でもやっぱり皆さん、避けてくれたり、人によっては声かけてくれたりもするんですよね。そういう人にも僕はケンカ腰でいく(苦笑)。運転されてる方が『何やってるんだ』って怒るのは当たり前なのに、『こいつもわかってくれてない』と思う。『夜中、こんなところに子どもがいるのは何でだろう?』という背景まで、なんで考えられないんだ?と思っちゃう。いま思うと、勝手な理屈なんですけれど」

せっかく親切に声をかけてやったのに生意気なガキだ、と思った大人もいたことでしょう。でもその親切心は、意外とちゃんと、当の子どもに届いていたのかもしれません。潤也さんは、声をかけてくれた大人がいたことも、しっかりと覚えているのでした。

穏やかな友人らと出会い、行動が落ち着き始めた

中学に入ると、潤也さんは少し変わり始めます。
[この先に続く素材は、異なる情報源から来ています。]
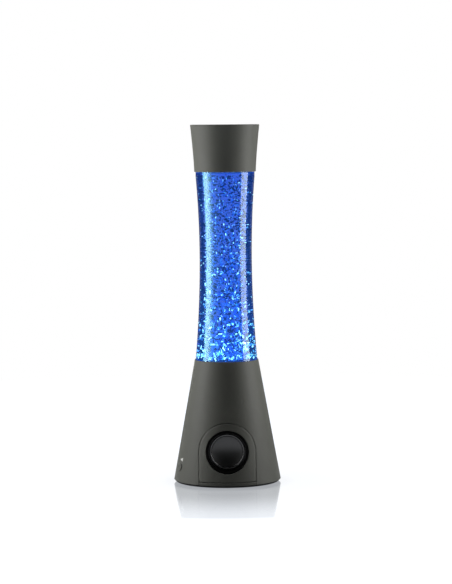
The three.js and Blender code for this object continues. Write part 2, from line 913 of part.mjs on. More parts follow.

当時の中学はひどく荒れていたこともあり、自由に振る舞っているとほかの生徒から「ガツンとやられる」ので、ちょっと「自分を抑え気味になった」のです。

途中でバスケ部に入ったことも、ひとつの契機になりました。あるとき、父親から「帰宅部」であることを責められて激しい口論となり、売り言葉に買い言葉で、当時一番厳しかったバスケ部に入部することに。